If motherhood is the hardest job in the world, unconventional motherhood is like doing that job with a blindfold on. Raising a child encompasses so many emotions; joy, pain, relief, anxiety, fear, power, love, loneliness. When you’re not doing it how everyone else does, all of those emotions are amplified.
And whether you agree or not that motherhood is the hardest job in the world, it is easily the most important. Without a doubt, whether we want to admit or not, the relationship that affects us more than any other relationship we will ever have, is the one we have with our mother. Moms are the foundation, the rocks, the compases, the glue, everything! And No mom, no matter the qualifier – single mom, stepmom, FAKE MOM – should feel alone in her struggles or unsupported by her community.

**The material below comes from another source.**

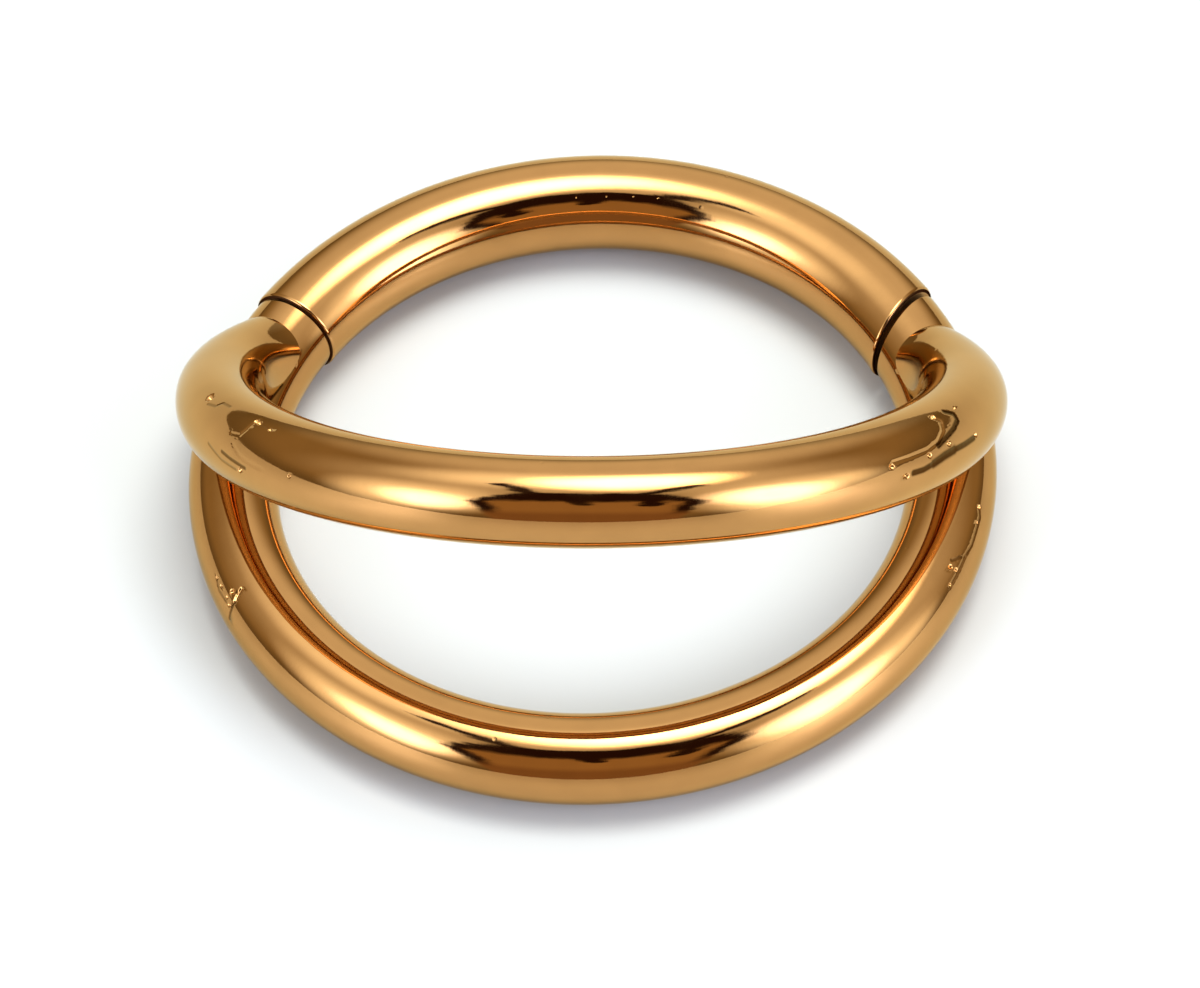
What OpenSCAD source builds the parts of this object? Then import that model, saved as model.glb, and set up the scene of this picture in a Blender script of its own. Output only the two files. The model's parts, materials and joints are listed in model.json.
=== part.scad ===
// Hinged segment ring with two front bars, lying flat. Millimetres, +Z up.
// The origin is on the surface it lies on, below the middle of the hoop.
// The front bars face -Y, the hinge is on the left (-X) and the closure on the right (+X).

/* [Hoop] */
// Radius of the hoop, from its axis to the middle of the metal
ring_r = 4.57; // [4.2:0.01:5.2]
// Thickness of the lower front bar
bar_d = 1.14; // [1.1:0.01:1.18]
// Thickness of the hinged segment at the back
seg_d = 1.22; // [1.2:0.01:1.26]

/* [Upper front bar] */
// Thickness of the upper front bar
upper_d = 1.13; // [1.08:0.01:1.14]
// Radius of the upper bar's long front arc
upper_r = 4.705; // [4.6:0.005:4.8]
// Radius of the tighter bend at each end of the upper bar
shoulder_r = 3.105; // [2.9:0.005:3.4]
// Angle from the middle of the front to where the tighter bend begins
shoulder_start = 88; // [80:1:88]
// How far the tighter bend turns before it meets the hoop
shoulder_turn = 35.5; // [33:0.5:37]
// Slope of the upper bar's plane
upper_tilt = 34.35; // [30:0.05:38]

/* [Seams] */
// Direction of the hinge seam, counted from +X
hinge_seam = 150.07; // [148:0.01:152]
// Width of the hinge seam at its outer side
hinge_gap = 0.03; // [0.025:0.005:0.04]
// How much the hinge seam widens towards the inside, in degrees
hinge_wedge = 1.8; // [0:0.1:2.5]
// Direction of the closure seam, counted from +X
close_seam = 30.93; // [30:0.01:32]
// Skew of the closure seam in the hoop's plane
close_skew = 24.8; // [20:0.1:26]
// Width of the closure seam
close_gap = 0.058; // [0.04:0.002:0.07]

/* [Hinge] */
// Radius of the hinge pin
pin_r = 0.09; // [0.08:0.005:0.09]
// Distance of the pin's axis behind the hinge seam
pin_back = 0.16; // [0.15:0.005:0.17]
// Distance of the pin's axis outside the middle of the metal
pin_out = 0.38; // [0.37:0.005:0.39]
// Thickness of the segment's tongue
tongue_t = 0.3; // [0.26:0.01:0.3]

/* [Closure] */
// Width of the square tab that clicks into the front piece
tab_w = 0.34; // [0.3:0.01:0.36]
// How far the tab reaches past the segment's end
tab_len = 0.46; // [0.4:0.01:0.5]

/* [Hidden] */
$fn = 96;
gold = [0.83, 0.62, 0.32];
base_z = seg_d / 2;
bar_r = bar_d / 2;
seg_r = seg_d / 2;
upper_tube_r = upper_d / 2;
// The pin's play in the front piece and in the tongue
pin_seat_play = 0.01;
pin_turn_play = 0.02;
pin_low = -0.28;
pin_high = 0.26;
pin_top_play = 0.02;
// The tongue's eye and neck, and their room in the fork
eye_r = 0.17;
neck_half = 0.12;
fork_r = 0.24;
fork_play = 0.03;
// Room round the closure tab
tab_play = 0.05;
tab_end_play = 0.1;
// How far a bar runs on before a slanting cut trims it, and a block larger than any section
trim_turn = 9;
block = 2;
// The upper bar's plane: its shoulders end on the middle of the hoop's metal, at base_z
shift = upper_r - shoulder_r;
shoulder_x = shift * sin(shoulder_start);
shoulder_y = -shift * cos(shoulder_start);
shoulder_from = shoulder_start - 90;
shoulder_to = shoulder_from + shoulder_turn;
// The shoulder's end lies inside the hoop's metal
run_in = 2;
// The shoulders are a hair thinner than the long arc, so each arc ends on an edge of its own
shoulder_step = 0.002;
end_u = shoulder_x + shoulder_r * cos(shoulder_to);
end_v = shoulder_y + shoulder_r * sin(shoulder_to);
// The upper bar joins just outside the middle of the metal
join_out = 0.017;
join_y = sqrt(pow(ring_r + join_out, 2) - pow(end_u, 2));

// A round bar bent to a circle's arc, from one direction to another
module bent_bar(r, tube_r, from, to) {
    rotate([0, 0, from])
        rotate_extrude(angle = to - from)
            translate([r, 0]) circle(r = tube_r);
}

// Frame at the hinge seam: +X runs into the segment, +Y points outward
module at_hinge_seam() {
    translate([0, 0, base_z])
        rotate([0, 0, hinge_seam])
            translate([ring_r, 0, 0])
                rotate([0, 0, -90]) children();
}

// Frame on the pin's axis, turned as the hinge seam's
module at_pin() {
    at_hinge_seam() translate([-pin_back, pin_out, 0]) children();
}

// Frame at the closure seam: +X is square to the cut and runs into the segment
module at_close_seam() {
    translate([ring_r * cos(close_seam), ring_r * sin(close_seam), base_z])
        rotate([0, 0, close_seam + 90 + close_skew]) children();
}

// Frame at the closure seam with +Y along the segment's swing
module at_tab() {
    translate([ring_r * cos(close_seam), ring_r * sin(close_seam), base_z]) children();
}

// Everything on the +X side of the frame's YZ plane, near the bar
module half_space() {
    translate([0, -block / 2, -block / 2]) cube([block, block, block]);
}

// One shoulder of the upper bar, on the right, in the upper bar's plane
module shoulder() {
    translate([shoulder_x, shoulder_y, 0])
        bent_bar(shoulder_r, upper_tube_r - shoulder_step, shoulder_from, shoulder_to + run_in);
}

module upper_bar() {
    translate([0, join_y - end_v * cos(upper_tilt), base_z + end_v * sin(upper_tilt)])
        rotate([-upper_tilt, 0, 0]) {
            bent_bar(upper_r, upper_tube_r, 270 - shoulder_start, 270 + shoulder_start);
            shoulder();
            mirror([1, 0, 0]) shoulder();
        }
}

module lower_bar() {
    difference() {
        translate([0, 0, base_z])
            bent_bar(ring_r, bar_r, hinge_seam, 360 + close_seam + trim_turn);
        at_close_seam() half_space();
    }
}

// Rounds the outer corner of the front piece about the pin, so that the segment can swing out
module knuckle_round() {
    difference() {
        translate([0, 0, -block / 2]) cube([block / 4, block / 4, block]);
        cylinder(r = pin_back, h = 2 * block, center = true);
    }
}

// Room for the tongue and for the pin
module fork_room() {
    cylinder(r = fork_r, h = tongue_t + 2 * fork_play, center = true);
    translate([0, 0, -block / 2])
        cylinder(r = pin_r + pin_seat_play, h = block / 2 + pin_high + pin_top_play);
}

// Room for the closure tab, open towards the seam
module tab_room() {
    w = tab_w + 2 * tab_play;
    translate([-w / 2, -tab_len - tab_end_play, -w / 2]) cube([w, 2 * tab_len, w]);
}

// The front piece: two bars soldered into one
module front_hoop() {
    color(gold)
        difference() {
            union() {
                lower_bar();
                upper_bar();
            }
            at_pin() knuckle_round();
            at_pin() fork_room();
            at_tab() tab_room();
        }
}

// The tongue that turns on the pin
module tongue() {
    cylinder(r = eye_r, h = tongue_t, center = true);
    translate([0, -neck_half, -tongue_t / 2]) cube([3 * pin_back, 2 * neck_half, tongue_t]);
}

module segment_bar() {
    difference() {
        translate([0, 0, base_z])
            bent_bar(ring_r, seg_r, close_seam - trim_turn, hinge_seam + trim_turn);
        at_hinge_seam()
            translate([hinge_gap, seg_r, 0]) rotate([0, 0, 180 + hinge_wedge])
                translate([0, block / 4, 0]) half_space();
        at_close_seam() translate([close_gap, 0, 0]) rotate([0, 0, 180]) half_space();
    }
}

module closure_tab() {
    translate([-tab_w / 2, -tab_len, -tab_w / 2]) cube([tab_w, 2 * tab_len, tab_w]);
}

module hinged_segment() {
    color(gold)
        difference() {
            union() {
                segment_bar();
                at_pin() tongue();
                at_tab() closure_tab();
            }
            at_pin() cylinder(r = pin_r + pin_turn_play, h = block, center = true);
        }
}

module hinge_pin() {
    color(gold * 0.9)
        at_pin() translate([0, 0, pin_low]) cylinder(r = pin_r, h = pin_high - pin_low);
}

front_hoop();
hinged_segment();
hinge_pin();
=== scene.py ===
"""A polished gold-coloured segment ring with a double front, lying on a pale floor.

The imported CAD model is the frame. The two large pieces are rebuilt here as dense meshes with exact
normals, because a mirror finish shows every facet. Lengths below are millimetres, in the ring's own
frame: +Z up, the double front towards -Y, the hinge at -X, and the floor at z = 0.
"""
import json
import math

import bmesh
import bpy
import numpy as np
from mathutils import Matrix, Vector


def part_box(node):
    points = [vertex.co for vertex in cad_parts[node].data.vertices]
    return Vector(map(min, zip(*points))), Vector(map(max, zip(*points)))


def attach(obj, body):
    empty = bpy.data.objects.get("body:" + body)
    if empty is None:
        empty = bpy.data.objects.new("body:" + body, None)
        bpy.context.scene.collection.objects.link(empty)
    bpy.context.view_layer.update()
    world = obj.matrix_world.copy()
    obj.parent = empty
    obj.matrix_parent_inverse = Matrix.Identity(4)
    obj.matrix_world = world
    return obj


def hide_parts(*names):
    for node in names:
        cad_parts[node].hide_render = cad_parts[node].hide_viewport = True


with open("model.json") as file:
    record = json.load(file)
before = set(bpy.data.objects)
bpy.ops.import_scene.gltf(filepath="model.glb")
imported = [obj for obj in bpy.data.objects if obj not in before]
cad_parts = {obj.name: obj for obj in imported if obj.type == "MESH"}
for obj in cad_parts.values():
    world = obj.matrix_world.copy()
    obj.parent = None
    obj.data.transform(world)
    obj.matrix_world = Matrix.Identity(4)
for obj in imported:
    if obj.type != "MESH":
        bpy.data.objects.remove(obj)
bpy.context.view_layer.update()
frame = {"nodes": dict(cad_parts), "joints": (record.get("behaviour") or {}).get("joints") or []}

MM = 0.001

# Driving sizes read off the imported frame
segment_low, segment_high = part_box("hinged_segment")
front_low, front_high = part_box("front_hoop")
pin_low, pin_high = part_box("hinge_pin")
hinge = frame["joints"][0]

SEG_R = (segment_high.z - segment_low.z) / 2 / MM
AXIS_Z = SEG_R
RING_R = segment_high.y / MM - SEG_R
BAR_R = AXIS_Z - front_low.z / MM

# The pin's axis, and how far it stands behind the hinge seam and outside the middle of the metal
PIN = np.array(hinge["pos_m"][:2]) / MM
PIN_OUT = 0.38
PIN_BACK = math.sqrt(PIN @ PIN - (RING_R + PIN_OUT) ** 2)
PIN_R = (pin_high.x - pin_low.x) / 2 / MM
PIN_SEAT_PLAY = 0.01
PIN_TURN_PLAY = 0.02

# The upper bar: a long front arc and two tighter shoulders in one tilted plane
UPPER_R = 4.705
UPPER_TUBE_R = 0.565
SHOULDER_R = 3.105
SHOULDER_START = 88.0
SHOULDER_TURN = 35.5
UPPER_TILT = math.radians(34.35)
JOIN_OUT = 0.017
RUN_IN = 2.0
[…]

And that’s what has brought me here, to Fake Mom. My friends don’t have kids, so I turned to the internet and mom bloggers for help.
There are a million Mom-Blogs out there and they’re great, but looking at a beautiful woman, her spacious home and her impeccably dressed family doesn’t really make me feel great about the fact that sometimes, I just can’t get a shower in, all weekend, no matter how hard I try. Or the fact that my baby is struggling with residual trauma and sometimes he gets so upset, I can’t console him. Or help me to understand why the lack of a ring on my finger is so triggering to strangers.
Fake Mom gets it, girl.
Just to clear the air before it gets clouded, the term FAKE MOM is something I coined to refer to myself, and is in no way meant to demean or ridicule anyone. It’s a reflection of a very personal struggle to make sense of an identity and reality that don’t always make sense together. One that I’m still adjusting to. In that struggle, as I’m sure you can relate, is where the most growth happens.
I won’t talk about myself too much on here, as it’s not meant to be a personal blog. Fake Mom isn’t about me, it’s about us. Thank you for being here.